The title of the 2013 Meeting focuses on the most beautiful and at the same time the most dramatic thing on the face of the earth: the human person, or more to the point, the “state of emergency” of the human person. The human person in her need to exist as a unique reality, the human person in the irreducibility of his desire, the human person who feels that what defines and characterizes her is freedom.

In the last pages of Everything Flows, the great Russian writer, Vasily Grossman, describes the re-emergence of the never entirely suppressed sentiment of freedom in the soul of his protagonist, who returns home after 30 years of exile in Siberia. “It did not surprise Ivan Grigoryevich that the word ‘freedom’ had been on his lips when he was sent to Siberia as a young student and that this word was still alive in him, still present in his mind, even today.”

The human person today lives in a state of emergency, not only when authoritarian political systems threaten the elementary conditions of freedom and survival, but also where, albeit in systems where democratic freedoms are guaranteed, the desire of the heart risks being anesthetized, censured.

Sociological analyses and the experience of many educators document how one of the greatest ills affecting our young people today is a weakness of desire, a waning drive for ideals, a settling for the products society offers.

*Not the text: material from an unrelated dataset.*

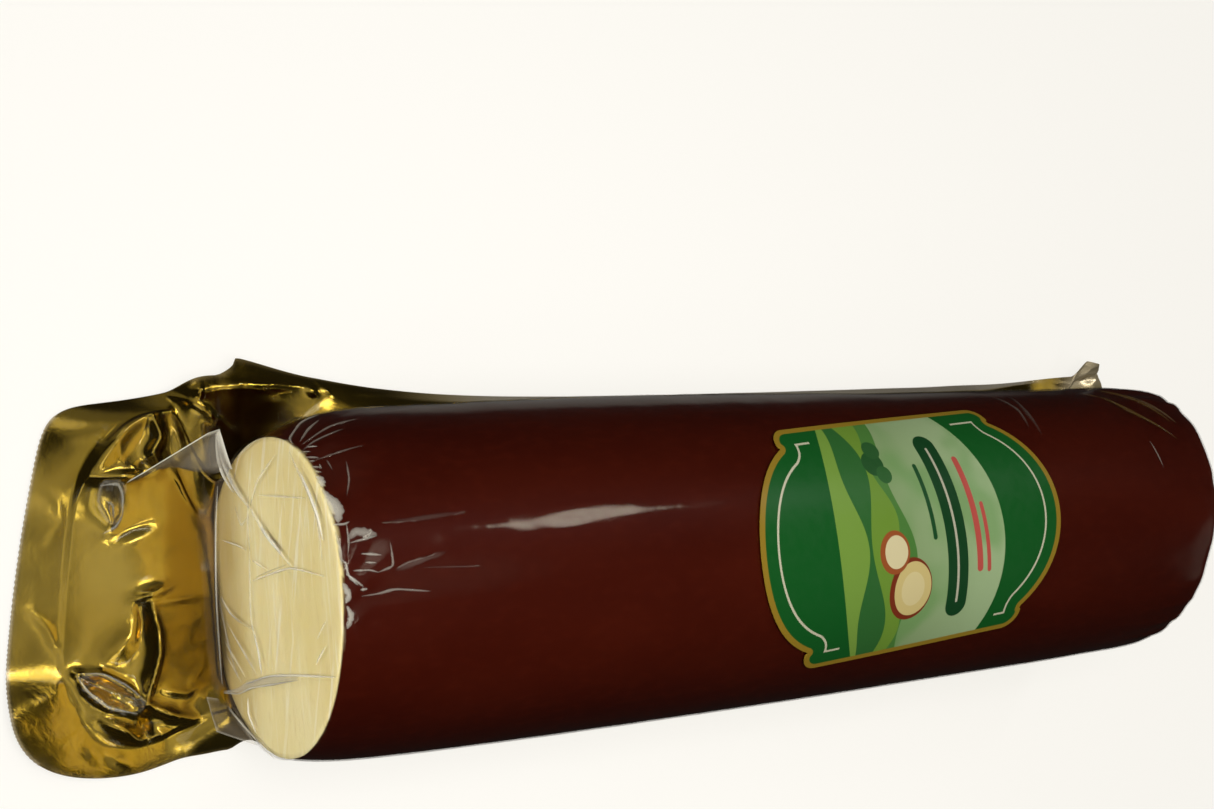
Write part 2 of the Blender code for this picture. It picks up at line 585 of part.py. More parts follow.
def main():
    clear_scene()
    parts = bpy.data.collections.new("smoked_cheese")
    bpy.context.scene.collection.children.link(parts)
    make_cheese(parts, material("smoked_rind", (0.085, 0.018, 0.008), 0.30))
    gold = material("gold_foil", (0.50, 0.36, 0.12), 0.22, metallic=1.0)
    clear = material("clear_film", (0.95, 0.95, 0.95), 0.08, transmission=0.9)
    make_films(parts, gold, clear)
    print_finish = material("printed_label", (0.06, 0.25, 0.08), 0.45)
    grid_sheet("label", label_points(), LABEL_THICKNESS, parts, print_finish)


main()
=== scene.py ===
import math
from functools import partial

import bpy
import numpy as np
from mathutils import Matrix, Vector


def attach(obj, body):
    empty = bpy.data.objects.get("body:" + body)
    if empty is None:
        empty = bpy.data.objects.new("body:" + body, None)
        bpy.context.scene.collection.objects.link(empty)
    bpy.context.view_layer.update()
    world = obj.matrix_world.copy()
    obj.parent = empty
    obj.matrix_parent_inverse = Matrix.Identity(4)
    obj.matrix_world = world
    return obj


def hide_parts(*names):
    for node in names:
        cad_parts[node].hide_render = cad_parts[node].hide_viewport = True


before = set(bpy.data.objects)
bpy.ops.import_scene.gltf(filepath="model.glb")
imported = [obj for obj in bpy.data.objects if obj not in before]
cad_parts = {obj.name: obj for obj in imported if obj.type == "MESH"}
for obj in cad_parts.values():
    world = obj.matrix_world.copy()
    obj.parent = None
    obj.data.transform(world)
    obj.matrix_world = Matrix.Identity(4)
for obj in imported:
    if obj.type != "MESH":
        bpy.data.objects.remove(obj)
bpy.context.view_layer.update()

# ---------------------------------------------------------------- sizes shared with the solids
# the log: a slight barrel with a flat back, squeezed at the cut's rim and rounded at the far end
LOG_RADIUS = 0.0482
LOG_LENGTH = 0.3300
BACK_DEPTH = 0.0410
BACK_SOFTNESS = 0.0010
CUT_TAPER = 0.032
CUT_TAPER_LENGTH = 0.097
END_TAPER = 0.052
END_TAPER_LENGTH = 0.210
CAP_LENGTH = 0.121
CAP_POWER = 6.0
CAP_BLUNTNESS = 0.784
CAP_RISE = 0.0055
CAP_LEAN_X = -0.0065
CAP_LEAN_Z = -0.0080
CAP_BULGE = 0.0012
SHOULDER_LOSS = 0.0063
CORNER_LOSS = 0.0026
CORNER_ANGLE = math.radians(105)
SHOULDER_LENGTH = 0.0100
SHOULDER_POWER = 1.3
SIDE_LOSS = 0.0012
SIDE_START = (0.130, 0.220)
SIDE_STOP = (0.285, 0.315)

# how thick the films are here and in the solids, the gap between the solids' layers, how far the rind fills
# that gap, and the step from the gold film's middle to the clear film's
GOLD_THICKNESS = 0.0003
CLEAR_THICKNESS = 0.0002
GOLD_IN_SOLID = 0.0004
CLEAR_IN_SOLID = 0.0003
GAP = 0.0005
RIND_SWELL = 0.00038
LAYER_STEP = 0.0004

# the web's outline: the flap beyond the cut, the tail beyond the rounded end, and how far the sides reach.
# WING_FRONT and WING_BACK are (spread, power), RIGHT_TUCKS are (depth, place, spread), and the pairs named
# SPAN, START, STOP, RUN, RISE, FALL or SIDE are where a change begins and ends.
FLAP_LENGTH = 0.0582
FLAP_POCKET = 0.0441
FLAP_SLANT = 2.8
FLAP_BOW = 21.0
TAIL_LENGTH = 0.0300
TAIL_POCKET = 0.0190
CORNER_RADIUS = 0.0240
LEFT_REACH = 0.0525
LEFT_WING = 0.0145
WING_FRONT = (0.025, 0.60)
WING_BACK = (0.040, 1.15)
WING_PLACE = 0.0062
RIGHT_REACH = 0.0495
RIGHT_NARROW = 0.0018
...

There is no lack of products that serve to satisfy the thousand faces of human instinctivity.

But when the human heart, which is made for greatness, which cannot renounce the search for life’s meaning, finds itself so bridled and standardized, sooner or later it rebels, often tragically with violent behavior or phenomena of self-destruction. Or, more simply and less dramatically, it loses the gusto of life.

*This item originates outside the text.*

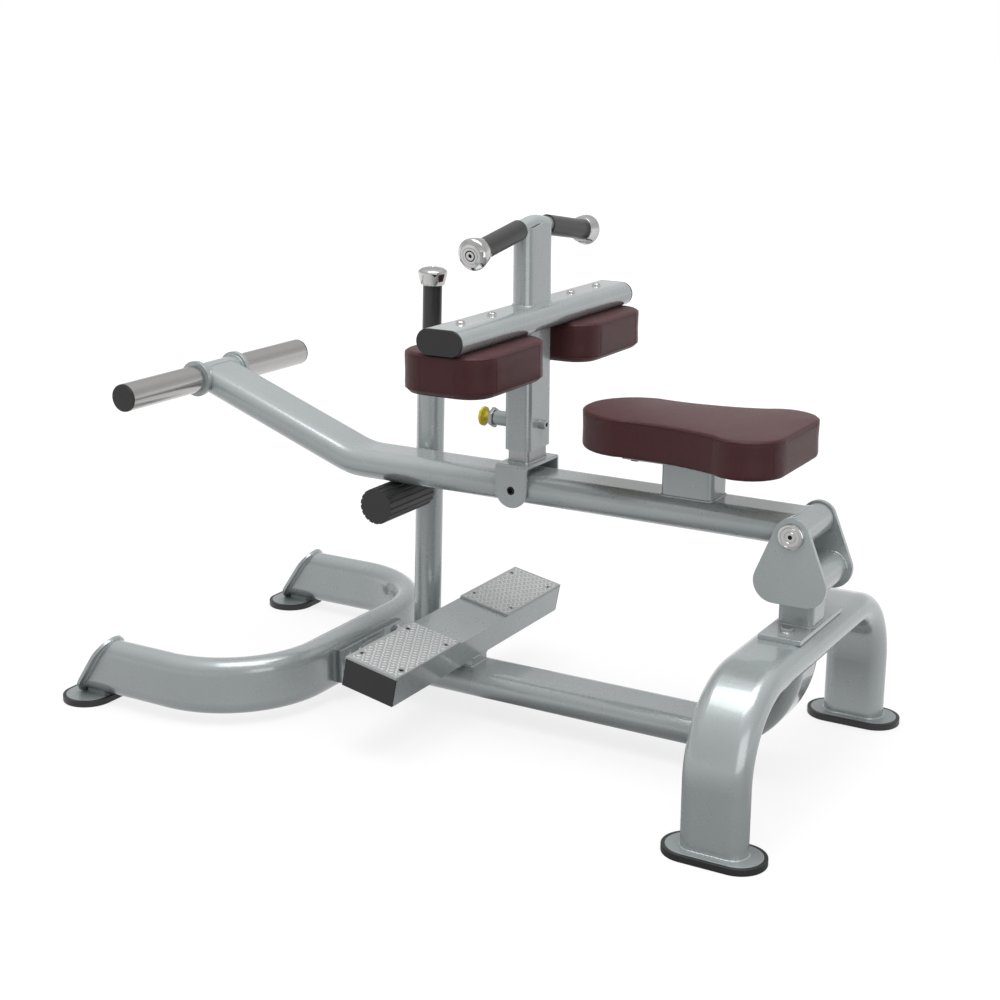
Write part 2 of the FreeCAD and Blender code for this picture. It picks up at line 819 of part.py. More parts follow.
def weight_horns():
    core = across(main_tube_depth, horn_x, horn_z, collar_inside)
    core = core.fuse(across(spigot_diameter, horn_x, horn_z, spigot_end))
    save("horn_cross_tube", core.cut(across(spigot_diameter - 2 * spigot_wall, horn_x, horn_z, spigot_end)))
    collars = []
    caps = []
    for side in (-1, 1):
        out = AXIS_Y * side
        inner = Vector(horn_x, side * collar_inside, horn_z)
        outer = Vector(horn_x, side * collar_outside, horn_z)
        tip = Vector(horn_x, side * sleeve_end, horn_z)
        collars.append(ring(collar_diameter, spigot_diameter, inner, out * collar_thickness))
        sleeve = ring(sleeve_diameter, spigot_diameter, outer, out * (sleeve_end - collar_outside))
        save("weight_sleeve_" + side_word(side), sleeve)
        disc = cylinder(sleeve_cap_diameter, tip, out * sleeve_cap_thickness)
        plug_length = sleeve_end - spigot_end
        plug = cylinder(spigot_diameter - 2 * fit_gap, tip - out * plug_length, out * plug_length)
        caps.append(disc.fuse(plug))
    save("horn_collars", *collars)
    save("sleeve_caps", *caps)


# Seat outline as shares of the seat's length and of half its rear width, nose first
seat_nose_shares = ((0.0, 0.0), (0.07, 0.5), (0.237, 0.709))
seat_waist_shares = ((0.237, 0.709), (0.49, 0.71), (0.73, 0.882))
seat_hip_shares = ((0.73, 0.882), (0.875, 0.985), (0.98, 0.75))
seat_corner_shares = ((0.98, 0.75), (0.996, 0.64), (1.0, 0.5))


def seat_wire(inset, z):
    """Seat plan: a round nose, a slight waist, wide round hips and a straight rear edge."""
    middle_x = seat_front_x + seat_length / 2
    scale_x = 1 - 2 * inset / seat_length
    scale_y = 1 - 2 * inset / seat_rear_width

    def at(share, side):
        x = middle_x + (share[0] - 0.5) * seat_length * scale_x
        return Vector(x, side * share[1] * seat_rear_width / 2 * scale_y, z)

    groups = (seat_nose_shares, seat_waist_shares, seat_hip_shares, seat_corner_shares)
    edges = []
    for first, middle, last in groups:
        edges.append(Part.Arc(at(first, 1), at(middle, 1), at(last, 1)).toShape())
    rear = seat_corner_shares[-1]
    edges.append(Part.LineSegment(at(rear, 1), at(rear, -1)).toShape())
    for first, middle, last in reversed(groups):
        edges.append(Part.Arc(at(last, -1), at(middle, -1), at(first, -1)).toShape())
    return Part.Wire(edges)


# Cushion sections from the board side to the crown: height share, inset share of the thickness
cushion_shares = ((0.0, 0.05), (0.06, 0.0), (0.5, 0.012), (0.92, 0.0), (0.975, 0.025), (1.0, 0.09))


def seat_cushion():
    wires = []
    for height_share, inset_share in cushion_shares:
        level = seat_bottom + height_share * seat_thickness
        wires.append(seat_wire(inset_share * seat_thickness, level))
    cushion = Part.makeLoft(wires, True, True)
    pocket = prism(
        seat_wire(seat_board_inset - running_gap, seat_bottom), AXIS_Z * (seat_board_thickness + running_gap))
    save("seat_pad", cushion.cut(pocket))


def seat_screw_places():
    for x in (-seat_screw_spacing_x / 2, seat_screw_spacing_x / 2):
        for y in (-seat_screw_spacing_y / 2, seat_screw_spacing_y / 2):
            yield Vector(seat_post_x + x, y, seat_bottom - seat_plate_thickness)


def seat():
    plate_bottom = seat_bottom - seat_plate_thickness
    post_base = Vector(seat_post_x, 0, pivot_height)
    post = box_tube(
        seat_post_length, seat_post_width, seat_post_radius, main_tube_wall,
        post_base, AXIS_X, AXIS_Y, AXIS_Z * (plate_bottom - pivot_height))
    save("seat_post", post.cut(lever_beam_run().outer()))

    corner = Vector(seat_post_x - seat_plate_length / 2, -seat_plate_width / 2, plate_bottom)
    plate = Part.makeBox(seat_plate_length, seat_plate_width, seat_plate_thickness, corner)
    board = prism(seat_wire(seat_board_inset, seat_bottom), AXIS_Z * seat_board_thickness)
    screw_length = seat_plate_thickness + bolt_head_height
    screws = []
    for place in seat_screw_places():
        hole = cylinder(pad_screw_diameter, place, AXIS_Z * screw_length)
        plate = plate.cut(hole)
        board = board.cut(hole)
        head_rise = AXIS_Z * pad_screw_head_height
        head = hexagon(bolt_head_flats, place - head_rise, head_rise)
        screws.append(head.fuse(hole))
    save("seat_mount_plate", plate)
    save("seat_board", board)
    save("seat_screws", *screws)
    seat_cushion()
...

This state of emergency in which we live today is clear to the eyes of all.

But, as throughout its history, the Meeting does not want to insist above all on the negative aspects, or just cry out alarm, but rather, it wants to show that the emergence of the human is possible, that throughout the world, yesterday like today, there are people who have found strength in the spark of their own desire, reawakened by an encounter, by a fact, by a circumstance.

Therefore, we will try to document how the human person’s freedom expresses itself as need to perceive reality, to judge it and build in it, not according to preconceived frameworks and projects imposed from outside, but starting from their needs and desires.

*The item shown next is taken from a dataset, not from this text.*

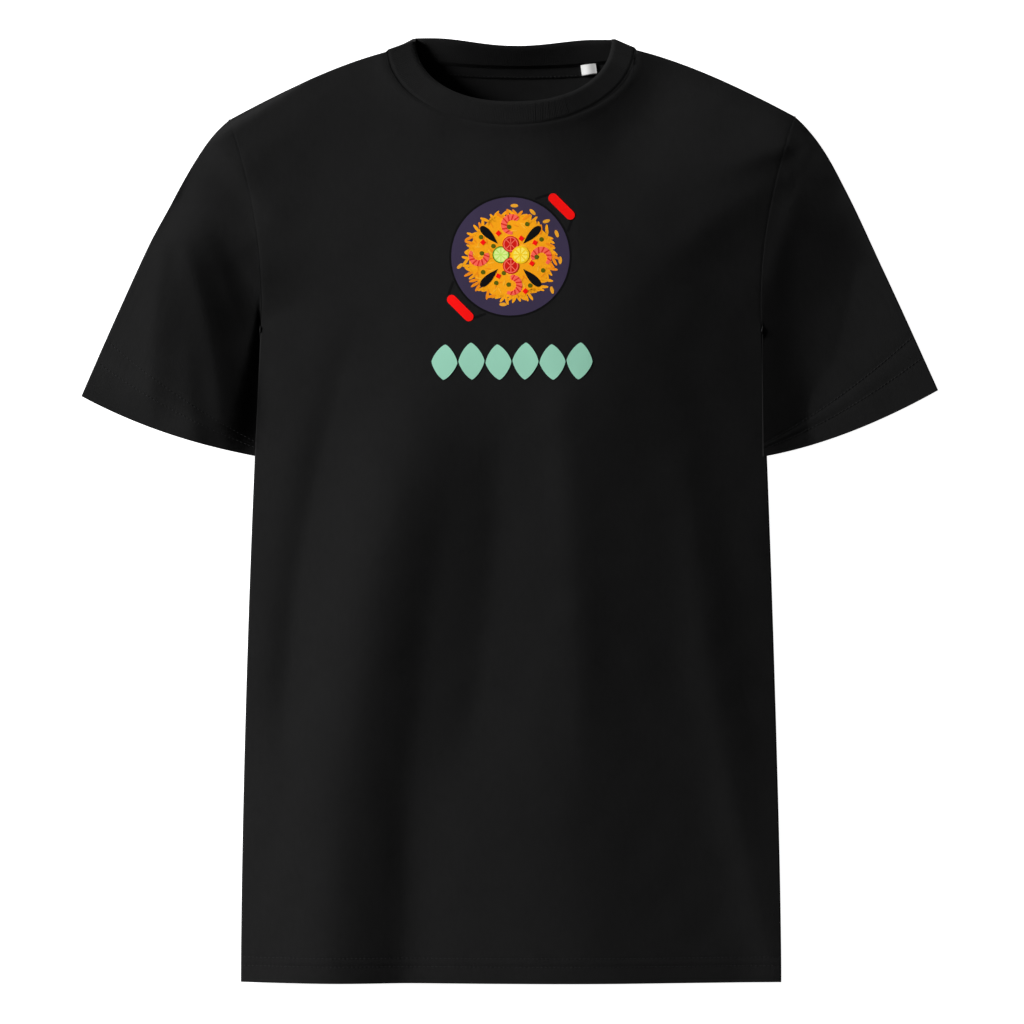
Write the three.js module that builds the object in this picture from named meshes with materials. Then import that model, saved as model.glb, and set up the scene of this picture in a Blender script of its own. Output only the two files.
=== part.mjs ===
// A short-sleeved crew-neck T-shirt lying on its back, with some air left between its layers.
// Millimetres, +Z up out of the chest, +Y towards the neck, +X towards the wearer's left sleeve.
// The origin is on the floor, in the middle of the shirt's outline.
//
// The back panel lies flat. The front panel, the sleeves and the collar are closed sheets of cloth
// whose plan is stretched between boundary curves, and whose height comes from the loft of the
// layer plus a short list of soft folds. Plan points are written from the hem, for the +X half.

import * as THREE from "three";

// Driving dimensions.
const LENGTH = 761; // hem to the top of the collar
const CLOTH = 1.5; // thickness of a cloth layer
const RIB = 2.4; // thickness of the doubled rib collar
const SEAM_GAP = 1; // clear space between two pieces at a seam
const STACK_GAP = 0.35; // clear space between pieces that lie on each other
const FOLD_Z = 3.6; // height of the front layer where it comes down to the back layer

const HEM_HALF = 217; // half the width at the hem
const UNDERARM = new THREE.Vector2(201, 526);
const SHOULDER = new THREE.Vector2(228, 697);
const NECK_POINT = new THREE.Vector2(99, 755); // where the collar seam crosses the shoulder
const SLEEVE_TIP = new THREE.Vector2(346, 478);
const CUFF_INNER = new THREE.Vector2(207, 424);
const SIDE_TAPER = 1.6; // above 1 keeps most of the side's narrowing near the underarm

const NECK_DROP_FRONT = 64; // how far the collar seam dips below the neck point
const NECK_DROP_BACK = 17;
const COLLAR_EDGE = new THREE.Vector2(79, 758.7); // the collar's free edge at the shoulder
const COLLAR_DROP_FRONT = 49.5;
const COLLAR_DROP_BACK = 4;
const COLLAR_RISE = 3; // how far the free edge stands above the seam in front

const LOFT_HEM = 20; // height of the front layer along the middle
const LOFT_CHEST = 40;
const LOFT_NECK = 33;
const LOFT_CUFF = 25;
const LOFT_SIDE_LOSS = 0.3; // share of the height lost from the middle to the side
const SIDE_POWER = 0.6; // below 1 makes a round side and a flatter top
const SHOULDER_ROUND = 32; // how far in from the shoulder line the front reaches its full height
const UNDERARM_BLEND = 80; // how far above the underarm the armhole reaches its full height
const CUFF_INNER_LOSS = 0.4; // share of the cuff's height lost towards its inner end

const TAPE_WIDTH = 10;
const TAPE_THICK = 0.6;
const TAPE_HALF = 86; // half the neck tape's span
const LABEL_CENTRE = new THREE.Vector2(63, 736);
const LABEL_SIZE = new THREE.Vector3(13, 9, 0.5);
const LABEL_TURN = THREE.MathUtils.degToRad(10);

// Soft folds as [start, middle, end, half width, height]; a negative height is a valley.
const BODY_FOLDS = [
  [[-46, 490], [-112, 330], [-130, 0], 32, 8],
  [[-6, 480], [-74, 280], [-84, 0], 24, -6],
  [[40, 470], [60, 270], [66, 0], 34, 6],
  [[86, 470], [108, 260], [124, 0], 26, -4],
  [[112, 490], [160, 330], [196, 60], 18, 4],
  [[214, 668], [180, 646], [132, 622], 16, -4],
  [[-214, 664], [-184, 646], [-140, 630], 14, -4],
  [[122, 728], [88, 694], [36, 664], 18, -5],
];
const SLEEVE_FOLDS = [
  [[262, 640], [266, 560], [252, 430], 18, 6],
  [[296, 580], [302, 530], [312, 460], 14, 3],
];

const FRONT_COLUMNS = 28;
const FRONT_ROWS = 26;
const SLEEVE_STEPS_AROUND = 18; // along one layer of the flattened tube
const SLEEVE_STEPS_ALONG = 10;
const COLLAR_STEPS_AROUND = 56;
const COLLAR_STEPS_ACROSS = 2;
const TAPE_STEPS = 16;
const OUTLINE_STEPS = 14;
const FOLD_STEPS = 10;

const { lerp, clamp, smoothstep } = THREE.MathUtils;
const mirrored = (p) => new THREE.Vector2(-p.x, p.y);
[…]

What we expect is that once again the Meeting can offer the opportunity to encounter others and oneself, to experience positivity in living and above all to verify that differences of culture and traditions are only the expression of different ways every person, but also every people, have used encounters that destiny and history offered them in the attempt to face the question of life and give a reasonable answer to that need for truth and to that desire for meaning inscribed in each person’s heart.